### [Task]
Identify each line in the records below that contains the word "from", and copy it.

Source records
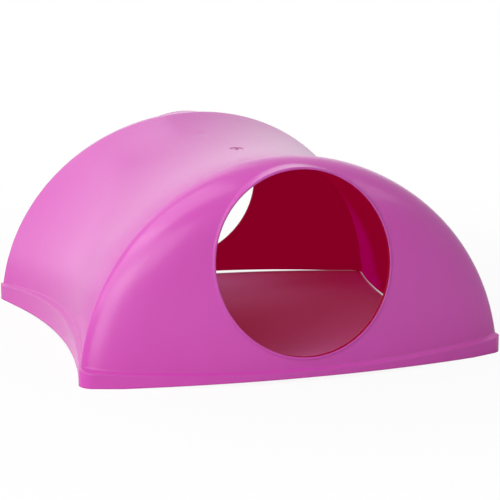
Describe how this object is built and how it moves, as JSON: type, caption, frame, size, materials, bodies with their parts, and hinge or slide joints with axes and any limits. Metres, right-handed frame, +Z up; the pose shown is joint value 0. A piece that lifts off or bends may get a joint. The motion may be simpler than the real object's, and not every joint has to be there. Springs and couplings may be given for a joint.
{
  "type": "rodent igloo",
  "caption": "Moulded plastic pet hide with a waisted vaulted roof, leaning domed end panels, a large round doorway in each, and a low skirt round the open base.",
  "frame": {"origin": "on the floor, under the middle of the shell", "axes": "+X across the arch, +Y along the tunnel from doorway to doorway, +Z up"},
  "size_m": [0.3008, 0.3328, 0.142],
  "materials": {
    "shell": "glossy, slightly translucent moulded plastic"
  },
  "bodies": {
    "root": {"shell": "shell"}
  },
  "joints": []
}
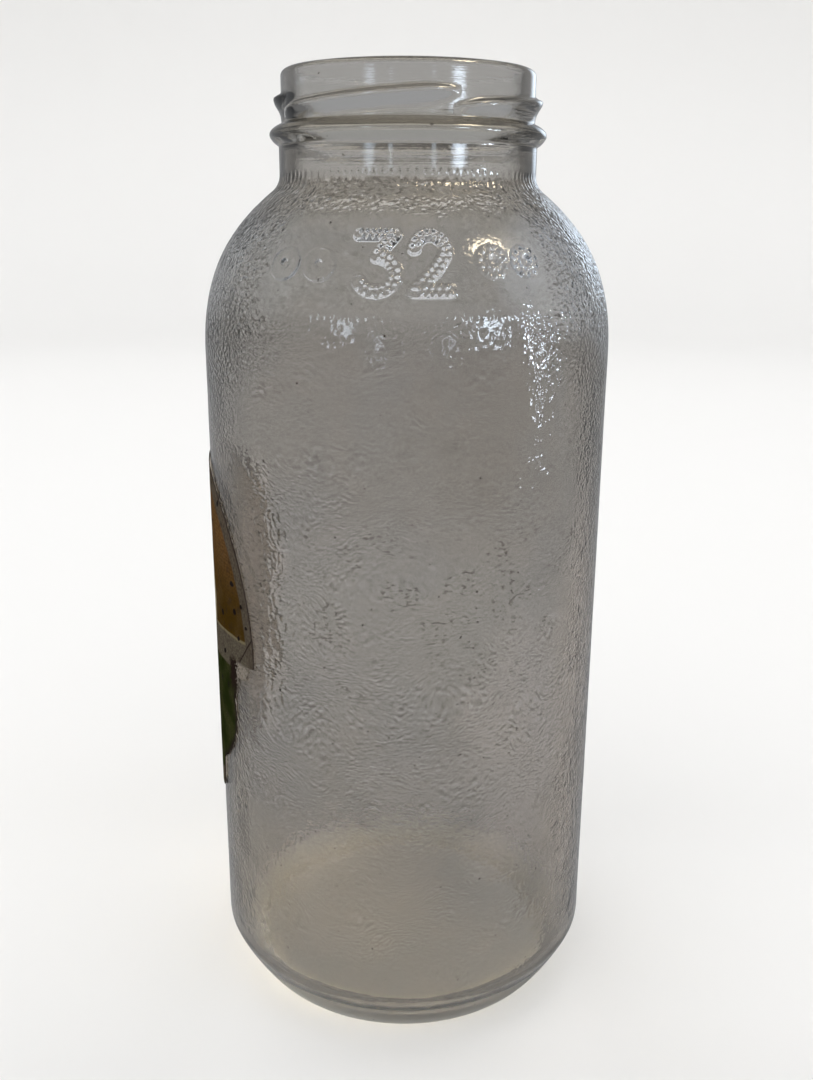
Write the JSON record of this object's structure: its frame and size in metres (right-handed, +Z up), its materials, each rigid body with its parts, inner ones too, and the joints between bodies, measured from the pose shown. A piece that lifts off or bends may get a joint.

### [Exercise solution]
  "frame": {"origin": "on the floor, under the middle of the shell", "axes": "+X across the arch, +Y along the tunnel from doorway to doorway, +Z up"},
Write the JSON record of this object's structure: its frame and size in metres (right-handed, +Z up), its materials, each rigid body with its parts, inner ones too, and the joints between bodies, measured from the pose shown. A piece that lifts off or bends may get a joint.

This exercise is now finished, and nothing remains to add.